▶ **PROMPT**
Your task is to return, exactly, the run of lines starting at the line holding "# Cured resin: the" and ending at the line holding "before = set(bpy.data.objects)", both ends included and no other lines.
--------------------------------
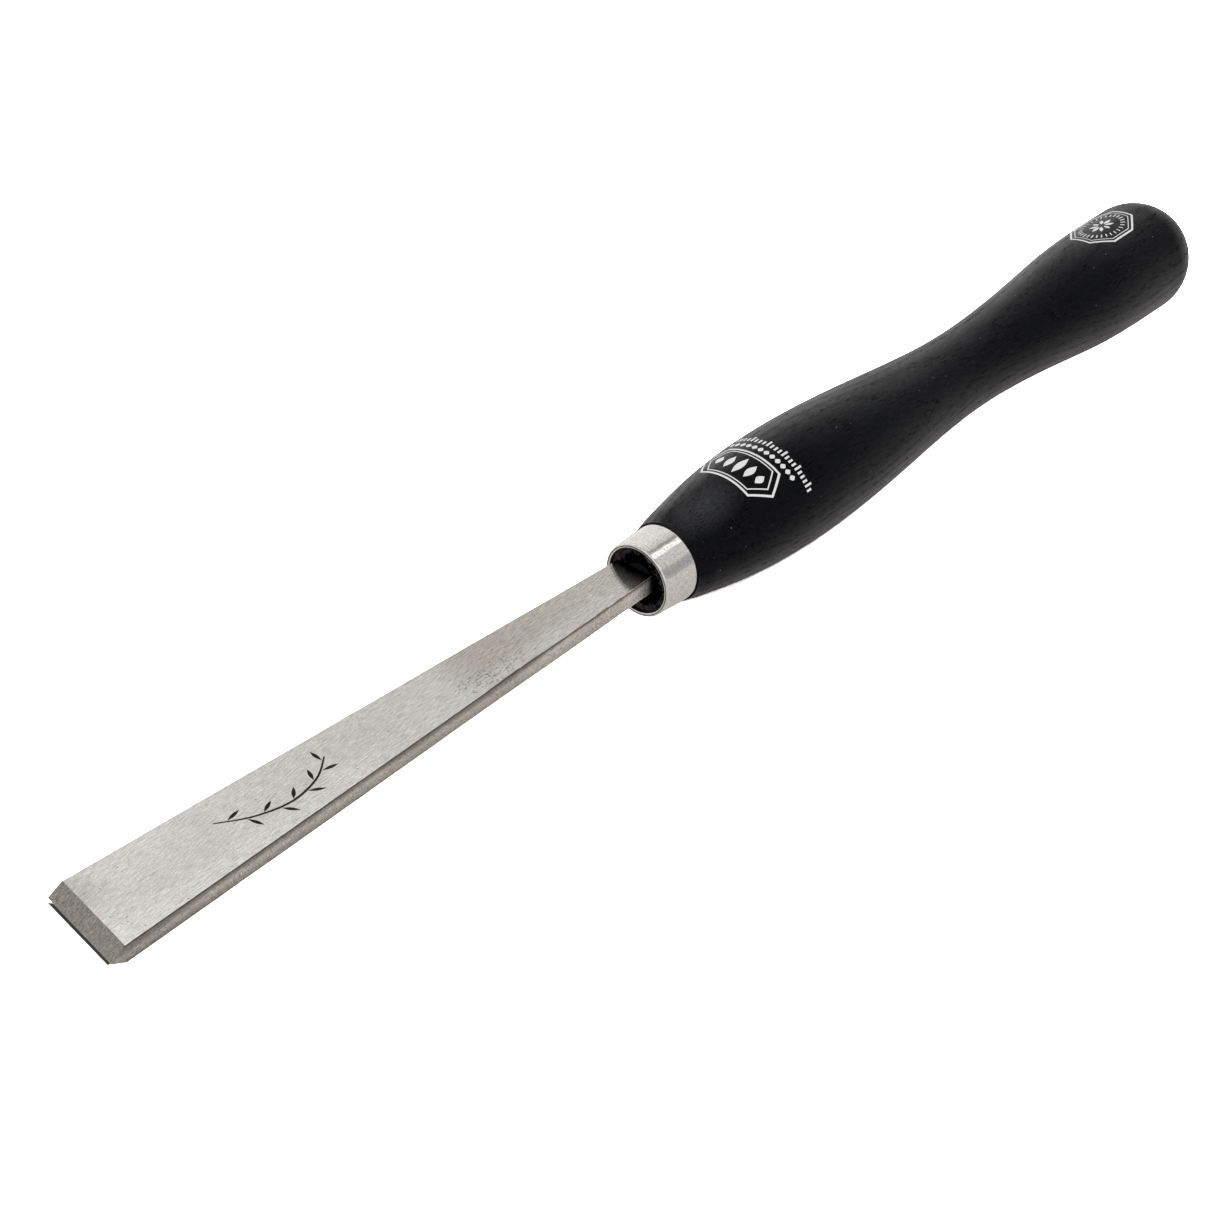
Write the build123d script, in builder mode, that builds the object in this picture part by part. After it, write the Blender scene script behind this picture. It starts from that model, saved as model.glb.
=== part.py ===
"""Woodturning flat chisel: a tapered double-bevelled blade, a ferrule and a turned handle.

Frame, in millimetres: +X runs along the tool from the cutting edge to the butt, +Z is up.
X = 0 is the plane of the ferrule's front rim, Y = 0 holds the handle's centre line, and Z = 0 is the
blade's flat underside, the face that slides on a tool rest.
"""

from build123d import *

import os
from math import radians, tan

# Blade: a flat bar that widens towards a slightly skewed cutting edge
BLADE_THICKNESS = 5.0
BLADE_REACH = 196.5  # from the ferrule's rim to the toe, the foremost corner
NECK_WIDTH = 12.3  # of the flat faces, at the ferrule's rim
TIP_WIDTH = 28.6  # of the flat faces, at the toe
NECK_SHIFT = 1.9  # how far the blade's middle lies to the +Y side of the handle's centre line
TIP_SHIFT = 3.1
EDGE_SKEW = 10.5  # degrees the cutting edge turns back from square, towards the heel
BEVEL_RUN = 4.6  # length of each bevel, along X
SIDE_SWELL = 0.35  # the sides are ground round, and stand this far outside the flat faces
SIDE_FALL = 1.2  # height over which the side falls away to each flat face

# Tang: the end of the same bar, ground narrower and thinner, inside the handle
TANG_LENGTH = 62.0
TANG_ROOT_WIDTH = 7.0
TANG_END_WIDTH = 5.0
TANG_THICKNESS = 4.0

# Ferrule: a short flared tube
FERRULE_LENGTH = 12.2
FERRULE_FRONT_RADIUS = 11.1
FERRULE_REAR_RADIUS = 11.75
FERRULE_WALL = 1.2
FRONT_RIM_ROUND = 0.4
REAR_RIM_ROUND = 0.25
MOUTH_CHAMFER = 0.3

# Handle: its centre line, its front tenon, and the stations of its turned outline as (X, radius)
AXIS_HEIGHT = 2.2  # of the centre line above the blade's underside
MOUTH_RECESS = 1.4  # the tenon's end face stands this far inside the ferrule's rim
SHOULDER = (FERRULE_LENGTH, 12.55)
SHOULDER_ROUND = 0.6
SHOULDER_SLOPE = 0.15
FRONT_FLANK = (33.3, 16.16)
BULGE = (68.8, 18.41)
BULGE_TO_WAIST = (113.2, 15.77)
WAIST = (157.5, 12.96)
WAIST_TO_KNOB = (207.7, 16.52)
KNOB = (257.9, 18.83)

# Bore for the tang, drilled from the tenon's end face
BORE_RADIUS = 4.75
BORE_DEPTH = 66.0
DRILL_HALF_ANGLE = 59.0  # degrees

HANDLE_AXIS = Axis((0, 0, AXIS_HEIGHT), (1, 0, 0))
PROFILE_PLANE = Plane(origin=(0, 0, AXIS_HEIGHT), x_dir=(1, 0, 0), z_dir=(0, -1, 0))  # X, radius


def blade_side(x, side):
    """Y of the blade's side at x, at mid-thickness: the +Y side (side = 1) or the -Y side (side = -1)."""
    share = -x / BLADE_REACH
    middle = NECK_SHIFT + (TIP_SHIFT - NECK_SHIFT) * share
    width = NECK_WIDTH + (TIP_WIDTH - NECK_WIDTH) * share
    return middle + side * (width / 2 + SIDE_SWELL)


def ferrule_bore_radius(x):
    """Inside radius of the ferrule, which the tenon fills."""
    flare = (FERRULE_REAR_RADIUS - FERRULE_FRONT_RADIUS) / FERRULE_LENGTH
    return FERRULE_FRONT_RADIUS - FERRULE_WALL + flare * x


toe = Vector(-BLADE_REACH, blade_side(-BLADE_REACH, -1))
heel_x = -BLADE_REACH + TIP_WIDTH * tan(radians(EDGE_SKEW))
heel = Vector(heel_x, blade_side(heel_x, 1))
tang_end_x = MOUTH_RECESS + TANG_LENGTH
bore_end_x = MOUTH_RECESS + BORE_DEPTH
drill_tip_x = bore_end_x + BORE_RADIUS / tan(radians(DRILL_HALF_ANGLE))

# Blade and tang, one bar
with BuildPart() as blade:
    with BuildSketch(Plane.XY):
        with BuildLine():
            Polyline(
                toe,
                (MOUTH_RECESS, blade_side(MOUTH_RECESS, -1)),
                (MOUTH_RECESS, blade_side(MOUTH_RECESS, 1)),
                heel,
                close=True,
            )
        make_face()
    extrude(amount=BLADE_THICKNESS)
    for height in (0, BLADE_THICKNESS):
        flat_face = blade.faces().filter_by(Plane.XY).filter_by_position(Axis.Z, height, height)[0]
        long_edges = flat_face.edges().sort_by(Edge.length)[-2:]
        chamfer(long_edges, length=SIDE_SWELL, length2=SIDE_FALL, reference=flat_face)
    edge_line = (heel - toe).normalized()
    edge_start = toe + Vector(0, 0, BLADE_THICKNESS / 2)
    for face_up in (1, -1):
        rise = Vector(BEVEL_RUN, 0, face_up * BLADE_THICKNESS / 2)
        outward = rise.cross(edge_line) * face_up
        split(bisect_by=Plane(origin=edge_start, x_dir=edge_line, z_dir=outward), keep=Keep.BOTTOM)
    with BuildSketch(Plane.XY.offset((BLADE_THICKNESS - TANG_THICKNESS) / 2)):
        with BuildLine():
            Polyline(
                (MOUTH_RECESS, -TANG_ROOT_WIDTH / 2),
                (tang_end_x, -TANG_END_WIDTH / 2),
                (tang_end_x, TANG_END_WIDTH / 2),
                (MOUTH_RECESS, TANG_ROOT_WIDTH / 2),
                close=True,
            )
        make_face()
    extrude(amount=TANG_THICKNESS)
blade.part.label = "blade"

# Ferrule
with BuildPart() as ferrule:
    with BuildSketch(PROFILE_PLANE):
        with BuildLine():
            Polyline(
                (0, FERRULE_FRONT_RADIUS - FERRULE_WALL),
                (0, FERRULE_FRONT_RADIUS),
                (FERRULE_LENGTH, FERRULE_REAR_RADIUS),
                (FERRULE_LENGTH, FERRULE_REAR_RADIUS - FERRULE_WALL),
                close=True,
            )
        make_face()
    revolve(axis=HANDLE_AXIS)
    rims = ferrule.edges().filter_by(GeomType.CIRCLE)
    front_rims = rims.group_by(Axis.X)[0].sort_by(SortBy.RADIUS)
    rear_rims = rims.group_by(Axis.X)[-1].sort_by(SortBy.RADIUS)
    fillet(front_rims[-1], radius=FRONT_RIM_ROUND)
    fillet(rear_rims[-1], radius=REAR_RIM_ROUND)
    chamfer(front_rims[0], length=MOUTH_CHAMFER)
ferrule.part.label = "ferrule"

# Handle, turned from one piece and bored for the tang
with BuildPart() as handle:
    with BuildSketch(PROFILE_PLANE):
        with BuildLine():
            Polyline(
                (drill_tip_x, 0),
                (bore_end_x, BORE_RADIUS),
                (MOUTH_RECESS, BORE_RADIUS),
                (MOUTH_RECESS, ferrule_bore_radius(MOUTH_RECESS)),
                (FERRULE_LENGTH, ferrule_bore_radius(FERRULE_LENGTH)),
                SHOULDER,
            )
            Spline(
                SHOULDER,
                FRONT_FLANK,
                BULGE,
                BULGE_TO_WAIST,
                WAIST,
                WAIST_TO_KNOB,
                KNOB,
                tangents=[(1, SHOULDER_SLOPE), (1, 0)],
            )
            CenterArc((KNOB[0], 0), KNOB[1], 90, -90)
            Line((KNOB[0] + KNOB[1], 0), (drill_tip_x, 0))
        make_face()
    revolve(axis=HANDLE_AXIS)
    shoulder_edges = handle.edges().filter_by(GeomType.CIRCLE).filter_by_position(
        Axis.X, FERRULE_LENGTH - 0.01, FERRULE_LENGTH + 0.01
    )
    fillet(shoulder_edges.sort_by(SortBy.RADIUS)[-1], radius=SHOULDER_ROUND)
handle.part.label = "handle"

# Cured resin: the bore's whole space, less the tang
with BuildPart() as tang_adhesive:
    with BuildSketch(PROFILE_PLANE):
        with BuildLine():
            Polyline(
                (MOUTH_RECESS, 0),
                (MOUTH_RECESS, BORE_RADIUS),
                (bore_end_x, BORE_RADIUS),
                (drill_tip_x, 0),
                close=True,
            )
        make_face()
    revolve(axis=HANDLE_AXIS)
    add(blade.part, mode=Mode.SUBTRACT)
tang_adhesive.part.label = "tang_adhesive"

os.makedirs("parts", exist_ok=True)
for piece in (blade, ferrule, handle, tang_adhesive):
    export_step(piece.part, f"parts/{piece.part.label}.step")
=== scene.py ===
"""Looks for a woodturner's flat chisel: ground steel blade, nickelled ferrule, ebonised ash handle.

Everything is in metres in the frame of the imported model: +X runs from the cutting edge to the butt,
+Z is up, X = 0 is the ferrule's front rim and Z = 0 the blade's underside. Sizes written here are in
millimetres and are turned into metres by MM; the materials work in millimetres throughout. Places are
read from the frame's own nodes.
"""

import math

import bmesh
import bpy
from mathutils import Matrix, Vector, noise


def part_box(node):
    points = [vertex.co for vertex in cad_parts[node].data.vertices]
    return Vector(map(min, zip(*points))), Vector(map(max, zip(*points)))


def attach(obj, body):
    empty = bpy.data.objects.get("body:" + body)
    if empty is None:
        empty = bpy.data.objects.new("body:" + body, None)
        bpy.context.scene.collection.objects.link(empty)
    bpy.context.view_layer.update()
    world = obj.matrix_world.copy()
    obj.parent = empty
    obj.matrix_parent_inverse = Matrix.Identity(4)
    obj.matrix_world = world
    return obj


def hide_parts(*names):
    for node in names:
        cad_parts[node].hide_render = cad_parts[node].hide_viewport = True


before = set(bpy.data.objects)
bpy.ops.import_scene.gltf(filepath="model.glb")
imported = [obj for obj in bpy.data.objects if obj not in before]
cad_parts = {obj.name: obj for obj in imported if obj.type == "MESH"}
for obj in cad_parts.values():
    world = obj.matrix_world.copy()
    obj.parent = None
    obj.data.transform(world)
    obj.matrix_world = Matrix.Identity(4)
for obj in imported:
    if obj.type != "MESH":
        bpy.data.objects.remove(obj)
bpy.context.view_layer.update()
MM = 0.001


# ---------------------------------------------------------------- sizes read from the frame

def node_points(name):
    return [vertex.co.copy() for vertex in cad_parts[name].data.vertices]


handle_low, handle_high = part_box("handle")
resin_low, resin_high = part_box("tang_adhesive")
AXIS_Z = (handle_low.z + handle_high.z) / 2
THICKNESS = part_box("blade")[1].z
MOUTH_X = resin_low.x  # the tenon's end face, inside the ferrule's rim
FERRULE_REAR_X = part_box("ferrule")[1].x
KNOB_RADIUS = (handle_high.z - handle_low.z) / 2
BUTT_X = handle_high.x
STAIN_REACH = 54 * MM  # from the ferrule's rim to the middle of the stained part of the blade
KNOB_X = BUTT_X - KNOB_RADIUS  # the butt is half a ball round this place on the axis


def radius_of(point):
    return math.hypot(point.y, point.z - AXIS_Z)


def read_outline(name, start, end, spacing):
    """(x, largest radius) of a turned node between two places, at least the spacing apart."""
    found = sorted((p.x, radius_of(p)) for p in node_points(name) if start <= p.x <= end)
    same_ring = 0.02 * MM
    outline = []
    for x, radius in found:
        if outline and x - outline[-1][0] < spacing:
            if radius > outline[-1][1] and x - outline[-1][0] < same_ring:
                outline[-1] = (outline[-1][0], radius)
            continue
        outline.append((x, radius))
    return outline


handle_outline = read_outline("handle", FERRULE_REAR_X + 0.7 * MM, KNOB_X, 2.0 * MM)
handle_outline.append((KNOB_X, KNOB_RADIUS))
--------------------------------
▶ **WRITTEN SOLUTION**
# Cured resin: the bore's whole space, less the tang
with BuildPart() as tang_adhesive:
    with BuildSketch(PROFILE_PLANE):
        with BuildLine():
            Polyline(
                (MOUTH_RECESS, 0),
                (MOUTH_RECESS, BORE_RADIUS),
                (bore_end_x, BORE_RADIUS),
                (drill_tip_x, 0),
                close=True,
            )
        make_face()
    revolve(axis=HANDLE_AXIS)
    add(blade.part, mode=Mode.SUBTRACT)
tang_adhesive.part.label = "tang_adhesive"

os.makedirs("parts", exist_ok=True)
for piece in (blade, ferrule, handle, tang_adhesive):
    export_step(piece.part, f"parts/{piece.part.label}.step")
=== scene.py ===
"""Looks for a woodturner's flat chisel: ground steel blade, nickelled ferrule, ebonised ash handle.

Everything is in metres in the frame of the imported model: +X runs from the cutting edge to the butt,
+Z is up, X = 0 is the ferrule's front rim and Z = 0 the blade's underside. Sizes written here are in
millimetres and are turned into metres by MM; the materials work in millimetres throughout. Places are
read from the frame's own nodes.
"""

import math

import bmesh
import bpy
from mathutils import Matrix, Vector, noise


def part_box(node):
    points = [vertex.co for vertex in cad_parts[node].data.vertices]
    return Vector(map(min, zip(*points))), Vector(map(max, zip(*points)))


def attach(obj, body):
    empty = bpy.data.objects.get("body:" + body)
    if empty is None:
        empty = bpy.data.objects.new("body:" + body, None)
        bpy.context.scene.collection.objects.link(empty)
    bpy.context.view_layer.update()
    world = obj.matrix_world.copy()
    obj.parent = empty
    obj.matrix_parent_inverse = Matrix.Identity(4)
    obj.matrix_world = world
    return obj


def hide_parts(*names):
    for node in names:
        cad_parts[node].hide_render = cad_parts[node].hide_viewport = True


before = set(bpy.data.objects)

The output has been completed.